By default spamassasin is configured with the use_bayes and bayes_autolearn options.
use_bayes ( 0 | 1 ) (default: 1)
Whether to use the naive-Bayesian-style classifier built into SpamAssassin. This is a master on/off switch for all Bayes-related operations.
use_bayes_rules ( 0 | 1 ) (default: 1)
Whether to use rules using the naive-Bayesian-style classifier built into SpamAssassin. This allows you to disable the rules while leaving auto and manual learning enabled.

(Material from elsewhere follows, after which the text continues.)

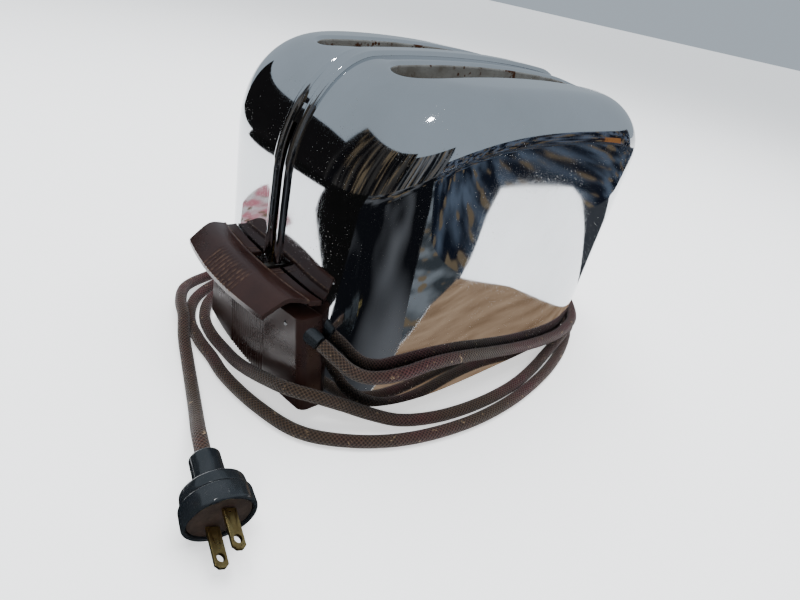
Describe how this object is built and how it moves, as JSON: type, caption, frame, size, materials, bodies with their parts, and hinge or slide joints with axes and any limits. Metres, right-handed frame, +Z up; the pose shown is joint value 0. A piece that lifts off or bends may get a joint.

bayes_auto_learn ( 0 | 1 ) (default: 1)
Whether SpamAssassin should automatically feed high-scoring mails (or low-scoring mails, for non-spam) into its learning systems. The only learning system supported currently is a naive-Bayesian-style classifier.
Note that certain tests are ignored when determining whether a message should be trained upon:
- rules with tflags set to ‘learn’ (the Bayesian rules) - rules with tflags set to ‘userconf’ (user white/black-listing rules, etc) - rules with tflags set to 'noautolearn’Also note that auto-training occurs using scores from either scoreset 0 or 1, depending on what scoreset is used during message check. It is likely that the message check and auto-train scores will be different.
In this case, bayes has a database. The bayes database path is, by default “~/.spamassassin/bayes” and should have several databases like bayes_toks, bayes_seen, etc…
bayes_path /path/to/file (default: ~/.spamassassin/bayes)
Path for Bayesian probabilities databases. Several databases will be created, with this as the base, with _toks, _seen etc. appended to this filename; so the default setting results in files called ~/.spamassassin/bayes_seen, ~/.spamassassin/bayes_toks etc.
By default, each user has their own, in their ~/.spamassassin directory with mode 0700/0600, but for system-wide SpamAssassin use, you may want to reduce disk space usage by sharing this across all users. (However it should be noted that Bayesian filtering appears to be more effective with an individual database per user.)
It appears that on my box there is no Bayes database. I’ve tried to do a locate bayes and the only one existing is the ruleset config file in /usr/share/spamassassin
When I used spamassassin I had created a file /etc/sysconfig/spamassassin to start spamassassin with the option
SPAMDOPTIONS="-x -u spamd -H /home/spamd -d"
in /home/spamd there was the bayes databases
the user pref file should be in $HOME/.spamassassin/user_prefs but in our case they are stored in a MySQL database. Maybe the bayes databases should also be stored in a MySQL database ? anyway…
How did you setup spamassassin ?
Where is the bayes databases ?
Is bayes set up per user level or box level ?
How to create these databases ?